Scale and complexity. Floppies were dying. And it might be that so was some equipment for making them. Tape is steady state demand with likely small but clear margin and demand also in future. So quite different future and production scenario.
I imagine the difference is that Scotch tape is much better aligned with the R&D that goes into their other products in the adhesives and films categories compared to magnetic tape. If they didn't intend to go further into developing products in the computing space then selling it while it still had value was probably a wise call.
There are two main reasons, one bad, one good(-ish):
(1) Traditional autoconf assumed you only had a shell and cc and make, and so the ./configure script which is a huge ball of obscure shell commands is shipped. I think most distros will now delete and recreate these files, which probably should have happened a lot earlier. (Debian has been mostly doing this right for a long time already.)
(2) Some programs generate a lot of code (eg. in libnbd we generate thousands of lines of boilerplate C from API descriptions*). To avoid people needing to install the specific tools that we use to generate that code, we distribute the generated files in the tarball, but it's not present in git. You can still build from git directly, and you can also verify the generated code exactly matches the tarball, but both cases mean extra build dependencies for end users and packagers.

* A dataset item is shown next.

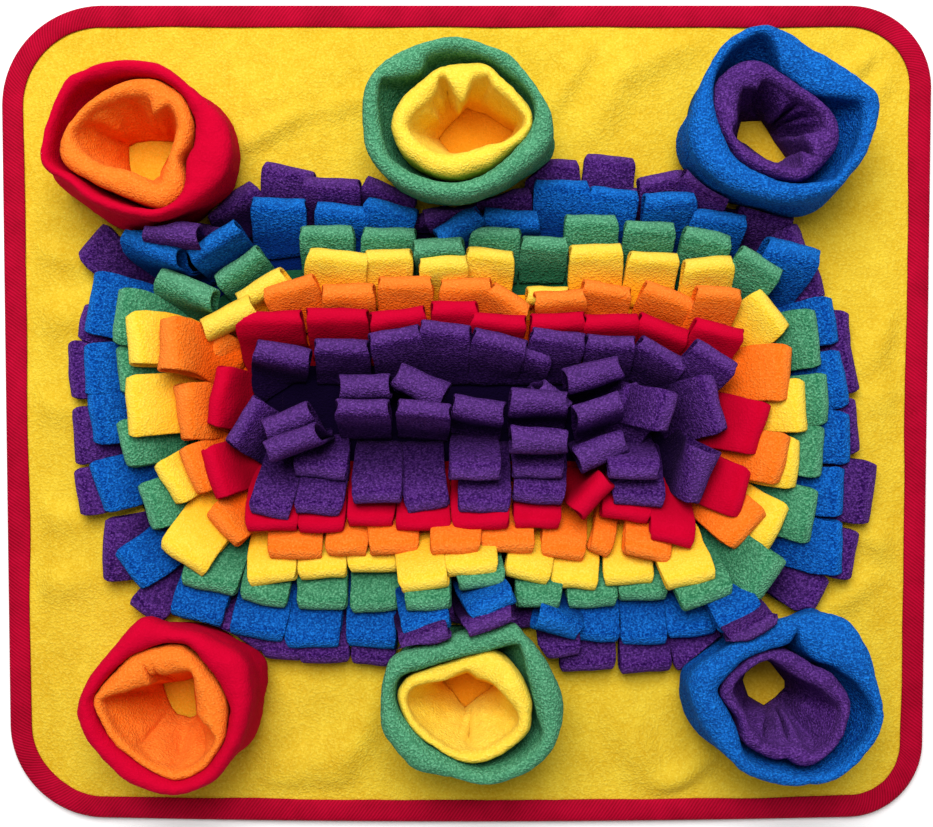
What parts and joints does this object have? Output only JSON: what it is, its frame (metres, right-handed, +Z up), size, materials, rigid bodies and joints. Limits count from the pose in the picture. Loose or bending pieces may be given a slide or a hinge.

* Generating boilerplate code is a good thing in general as it reduces systematic errors, which are a vastly more common source of bugs compared to highly targeted supply chain attacks.
I advocate for checking in the auto-generated code. You can see the differences between the tool runs, can see how changes in tooling affect the generated code, can see what might have caused a regression (hey it happens).
Sometimes tooling can generate unstable files, I recall there was time when Eclipse was notorious there, for example when saving XML files they liked to reorder all the attributes. But these are bugs that need to be fixed. Tooling should generate perfectly reproducible files.
Probably depends on the project as to whether this is feasible, but for us we intentionally want to generate everything we can in order to reduce systematic errors.
They might try - that's why it's important if you're generating + committing generated code that you also have a CI step that runs before merging anything which ensures that the generated code is up-to-date and rejects any change request where generated code is out of date.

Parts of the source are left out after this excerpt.